BeamlabLanguages.native_name("ja")
# "日本語"

BeamlabLanguages.normalize("en-US")
# "en"

BeamlabLanguages.get("fr")
# %BeamlabLanguages.Language{
#   code: "fr",
#   name: "French",
#   native_name: "Français",
#   direction: :ltr,
#   has_gender: true,
#   genders: ["m", "f"]
# }

Every function that takes a language code runs normalize/1 internally, so "en-US", "FR", and " fr " all work. Predicates (has_gender?/1, known?/1) return false for nil or unknown input rather than raising — handy in form-validation paths.

Documentation

Full API docs at HexDocs.

Coverage

v1 covers 50+ languages: the top-spoken languages worldwide plus all CEFR / JLPT / HSK targets. The data lives in priv/data/languages.json — open a PR to add more or correct an entry.

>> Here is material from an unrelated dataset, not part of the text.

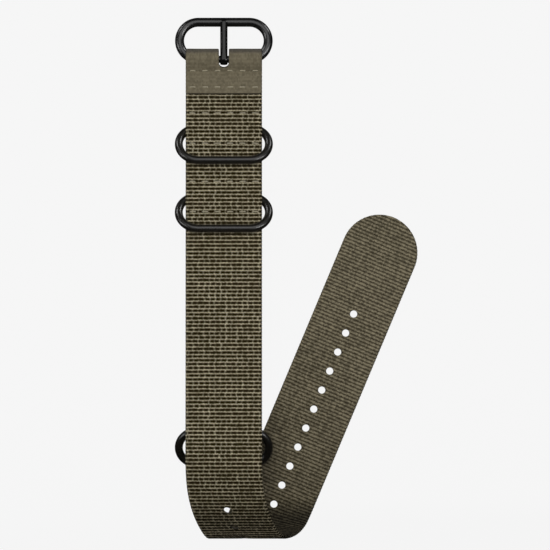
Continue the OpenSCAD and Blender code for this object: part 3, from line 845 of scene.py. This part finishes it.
def tongue(mat):
    """The tongue: a strip curled round the pivot bar, whose blade rests on the far bar."""
    eye = PIVOT_R + TONGUE_PLAY + TONGUE_HALF_WALL
    curl = np.radians(np.linspace(*TONGUE_CURL, 40))
    mid = [(eye * math.cos(t), eye * math.sin(t), TONGUE_HALF_WALL) for t in curl]
    mid = np.array(mid + list(BLADE))
    s = lengths(mid[:, :2])
    even = np.linspace(0, s[-1], 150)
    mid = np.stack([np.interp(even, s, mid[:, k]) for k in range(3)], 1)
    for _ in range(3):
        mid[1:-1] = (mid[:-2] + 2 * mid[1:-1] + mid[2:]) / 4
    d = np.gradient(mid[:, :2], axis=0)
    d /= np.hypot(d[:, 0], d[:, 1])[:, None]
    lean = -math.asin((FOLD_OUTER - FRAME_R) / FRAME_PITCH)
    c, sn = math.cos(lean), math.sin(lean)
    verts, uvs = [], []
    sides, full = 28, TONGUE_HALF_W
    for (y, z, h), (dy, dz), run in zip(mid, d, even):
        left = s[-1] - run
        w = math.sqrt(max(full**2 - (full - left) ** 2, 0.04)) if left < full else full
        for k in range(sides):
            t = 2 * math.pi * k / sides
            x = w * rounded(math.cos(t))
            o = h * rounded(math.sin(t)) * (1 - 0.16 * (x / full) ** 2)
            py, pz = y - dz * o, z + dy * o
            verts.append((x, PIVOT[0] + py * c - pz * sn, PIVOT[1] + py * sn + pz * c))
            uvs.append((k / sides, run))
    return mesh_object("Tongue_curled_strip", [(verts, tube_faces(len(mid), sides), uvs)], mat)


# ---------------------------------------------------------------- the object
path, loop_len, outermost = main_path()
a_loop = float(np.interp(0, path.s, path.a))
a_end_loop = float(np.interp(loop_len, path.s, path.a))
first_hole = a_end_loop + TAIL_TO_LAST_HOLE + (FLAT_HOLES - 1) * HOLE_PITCH
a_tip = first_hole + TIP_TO_HOLE
apex = int(np.argmax(path.yz[:, 0]))
local_y = path.yz[:, 0] * math.cos(TILT) - path.yz[:, 1] * math.sin(TILT) - PIVOT_Y
slot = (float(path.a[np.argmax(local_y[:apex] > -SLOT_REACH)]),
        float(path.a[apex + np.argmax(local_y[apex:] < -SLOT_REACH)]))
holes = []
for k in range(FLAT_HOLES + LOOP_HOLES):
    run = TAIL_TO_LAST_HOLE + (FLAT_HOLES - 1 - k) * HOLE_PITCH
    drift = LOOP_HOLE_DRIFT * min(1, max(0, -run / (2 * HOLE_PITCH)))
    holes.append((first_hole - k * HOLE_PITCH, -drift, HOLE_R))


def main_pitch(a):
    """Length of a rib, which changes round the loop."""
    return np.interp(a, [a_loop - 5, a_end_loop + 5], [FRONT_RIB, TAIL_RIB])


def backing_pitch(a):
    return np.full_like(a, BACKING_RIB)


pinches = [(FLAP_LEN - y, FLAP_PINCH) for y in FLAP_SEAMS[::-1]]
pinches += [(a_loop + LOOP_Y - bar - y, TUNNEL_PINCH)
            for bar in (UPPER_KEEPER, LOWER_KEEPER) for y in TUNNEL_SEAMS]

coarse = woven(
    "Webbing_ribbed_face",
    light=(0.740, 0.642, 0.418, 1), mid=(0.236, 0.200, 0.114, 1), dark=(0.0210, 0.0150, 0.0045, 1),
    gap=0.35, dash=0.72, bridge=0.78, contrast=1.0, relief=0.9, wobble=0.2, speckle=0.5,
    spots=0.8, narrow=0.92)
smooth_weave = dict(
    dark=(0.024, 0.0190, 0.0095, 1), gap=0.22, dash=0.7, bridge=0.72, contrast=0.72, relief=0.8,
    wobble=0.4, speckle=0.6)
fine = woven("Webbing_smooth_face", (0.283, 0.242, 0.153, 1), (0.122, 0.103, 0.062, 1),
             **smooth_weave, calm=11.5, band=(10.1, 11.6))
lining = woven("Webbing_backing_face", (0.244, 0.207, 0.126, 1), (0.105, 0.0875, 0.051, 1),
               **smooth_weave)
melted = cut_edge("Webbing_melted_edge", (0.055, 0.045, 0.024, 1), (0.125, 0.107, 0.064, 1))
stitch = twisted("Thread_twisted", (0.53, 0.475, 0.325, 1), (0.25, 0.215, 0.13, 1))
black = coated("Steel_black_coating", 0.25, 0.32, 0.6,
               dark=(0.0052, 0.0051, 0.0048, 1), light=(0.0088, 0.0086, 0.0080, 1))
satin = coated("Steel_satin_coating", 0.25, 0.33, 0.55,
               dark=(0.0085, 0.0074, 0.0056, 1), light=(0.0140, 0.0122, 0.0095, 1))
glossy = coated("Steel_glossy_coating", 0.12, 0.18, 0.35,
                dark=(0.0040, 0.0040, 0.0038, 1), light=(0.0070, 0.0068, 0.0064, 1))

strap = Webbing("Main_webbing", path, WEBBING_W, a_tip, main_pitch, True, holes, slot, pinches,
                float(path.a[apex]) + 3).build([coarse, fine, melted])
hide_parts("main_strap", "main_strap_tail")

back_path = backing_path()
backing = Webbing("Backing_webbing", back_path, BACKING_W, float(back_path.a[-1]),
                  backing_pitch).build([lining, coarse, melted])
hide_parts("backing_strap", "backing_strap_end")

# The plane of the main strap's blend passes between the front and the tip of the tail.
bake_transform(strap)
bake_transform(backing)


def add_seam(name, node, to_frame, top, low, body):
    piece = seam(name, to_frame, top, low, stitch)
    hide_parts(node)
    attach(piece, body)


def on_front(at):
    return lambda dy, z: to_row(at + dy, z)


def on_free_end(at):
    c, s = math.cos(SAG), math.sin(SAG)

    def to_frame(dy, z):
        y = -FREE_LEN + at + dy
        return to_row(HINGE[0] + y * c - z * s, HINGE[1] + y * s + z * c)

    return to_frame


for name, node, at, top, low in (
    ("Thread_flap_upper", "flap_seam_upper", PIVOT_Y - FLAP_SEAMS[0], 1.17, -1.2),
    ("Thread_flap_lower", "flap_seam_lower", PIVOT_Y - FLAP_SEAMS[1], 1.12, -1.16),
    ("Thread_upper_keeper_top", "upper_tunnel_seam_top",
     UPPER_KEEPER + TUNNEL_SEAMS[0], TUNNEL_TOP, TUNNEL_LOW),
    ("Thread_upper_keeper_bottom", "upper_tunnel_seam_bottom",
     UPPER_KEEPER + TUNNEL_SEAMS[1], TUNNEL_TOP, TUNNEL_LOW),
    ("Thread_lower_keeper_top", "lower_tunnel_seam_top",
     LOWER_KEEPER + TUNNEL_SEAMS[0], TUNNEL_TOP, TUNNEL_LOW),
    ("Thread_lower_keeper_bottom", "lower_tunnel_seam_bottom",
     LOWER_KEEPER + TUNNEL_SEAMS[1], TUNNEL_TOP, TUNNEL_LOW),
):
    add_seam(name, node, on_front(at), top, low, "front")
for name, node, at in (
    ("Thread_end_fold_inner", "end_seam_inner", END_SEAMS[0]),
    ("Thread_end_fold_outer", "end_seam_outer", END_SEAMS[1]),
):
    add_seam(name, node, on_free_end(at), HALF_T - 0.05, -HALF_T - WEBBING_T + 0.05, "backing_end")

blade = tongue(glossy)
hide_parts("buckle_tongue")
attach(blade, "tongue")

for node in ("buckle_frame", "upper_keeper_ring", "lower_keeper_ring", "end_ring"):
    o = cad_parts[node]
    for s in o.material_slots:
        s.material = black if node == "buckle_frame" else satin
    for poly in o.data.polygons:
        poly.use_smooth = True


# ---------------------------------------------------------------- stage, lights, camera
def flat_sheet(name, x0, x1, y0, y1, z, mat):
    """A rectangle level with the table."""
    mesh = bpy.data.meshes.new(name)
    mesh.from_pydata([(x0, y0, z), (x1, y0, z), (x1, y1, z), (x0, y1, z)], [], [(0, 1, 2, 3)])
    mesh.materials.append(mat)
    obj = link(name, mesh)
    return obj


pale = material(
    "Floor_pale", Roughness=0.9, Base_Color=(0.02, 0.02, 0.02, 1), Specular_IOR_Level=0.0,
    Emission_Color=(1, 1, 1, 1), Emission_Strength=FLOOR_GLOW)[0]
floor_z = (TABLE_Z - 0.02) * MM
floor = flat_sheet("Floor", -FLOOR_HALF, FLOOR_HALF, -FLOOR_HALF, FLOOR_HALF, floor_z, pale)
floor.visible_glossy = False
floor.visible_diffuse = False

# Dark cards that keep light off the loop, seen by neither camera nor reflections: x and y spans
# and height over the table.
card_black = material("Card_black", Roughness=1.0, Base_Color=(0.01, 0.01, 0.01, 1))[0]
for name, x0, x1, y0, y1, over_table in (
    ("Card_over_loop", -200, 200, -67, -46.5, 34),
    ("Card_over_tail", 12.5, 200, -170, -46.5, 12.5),
    ("Card_before_loop", -200, 12.5, -170, -60.5, 14),
):
    place = [v * MM for v in (x0, x1, y0, y1, TABLE_Z + over_table)]
    card = flat_sheet(name, *place, card_black)
    card.visible_camera = False
    card.visible_glossy = False


def lamp(name, place, size_x, size_y, watts):
    """A soft light aimed at the middle of the picture."""
    data = bpy.data.lights.new(name, "AREA")
    data.shape = "RECTANGLE"
    data.size, data.size_y = size_x, size_y
    data.energy = watts
    obj = link(name, data)
    obj.location = place
    aim = Vector((VIEW_X, VIEW_Y, 0)) - Vector(place)
    obj.rotation_euler = aim.to_track_quat("-Z", "Y").to_euler()
    return obj


# These draw the highlights on the rings.
for name, place, size_x, size_y, watts in (
    ("Light_key", (VIEW_X, 0.45, 0.90), 0.8, 0.9, 4.0),
    ("Light_left", (-0.85, 0.08, 0.52), 0.22, 0.6, 2.6),
    ("Light_right", (0.62, 0.0, 0.80), 0.22, 0.6, 4.8),
    ("Light_upper_left", (-0.65, 0.74, 0.19), 0.25, 0.25, 2.0),
    ("Light_upper_right", (0.65, 0.74, 0.19), 0.25, 0.25, 2.6),
):
    lamp(name, place, size_x, size_y, watts).visible_diffuse = False
# This one and the world light the webbing.
over = lamp("Light_cloth", (-0.10, 0.38, 1.05), 0.6, 0.5, 6.0)
over.visible_glossy = False
over.visible_camera = False
world = bpy.data.worlds.new("World")
world.use_nodes = True
background = world.node_tree.nodes["Background"]
background.inputs["Color"].default_value = (0.95, 0.96, 1.0, 1)
background.inputs["Strength"].default_value = WORLD_GLOW
world.cycles_visibility.glossy = False
bpy.context.scene.world = world

cam_data = bpy.data.cameras.new("Camera")
cam_data.sensor_width = 36
cam_data.lens = cam_data.sensor_width * VIEW_DISTANCE / VIEW_WIDTH
cam_data.clip_end = 20
cam = link("Camera", cam_data)
cam.location = (VIEW_X, VIEW_Y, VIEW_Z + VIEW_DISTANCE)
cam.rotation_euler = (0, 0, 0)
bpy.context.scene.camera = cam
bpy.context.scene.view_settings.view_transform = "Standard"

Roadmap (planned, not in v1)

These are intentionally deferred so v1 ships small. The v1 API is shaped to leave room for them:

  • Localized language names — BeamlabLanguages.name("fr", in: "es")"francés"
  • Plural rules (CLDR categories: :zero, :one, :two, :few, :many, :other)
  • Articles (definite/indefinite, by gender)
  • Case marking (Slavic, Finnic, etc.)
  • Noun classes (Bantu)
  • Scripts / writing systems per language
  • IPA inventory
  • Honorific levels (Japanese / Korean)

Non-goals

  • Not a CLDR wrapper. No locale formatting (numbers, dates, currencies). That belongs elsewhere.
  • Not a translation API. Knows what languages are; doesn't translate text.
  • No GenServer / Agent / ETS. All data is compile-time.

Contributing

  1. Fork it
  2. Create a feature branch (git checkout -b my-new-feature)
  3. Edit priv/data/languages.json and/or code
  4. mix test and mix format
  5. Open a PR

License

MIT — see LICENSE.md.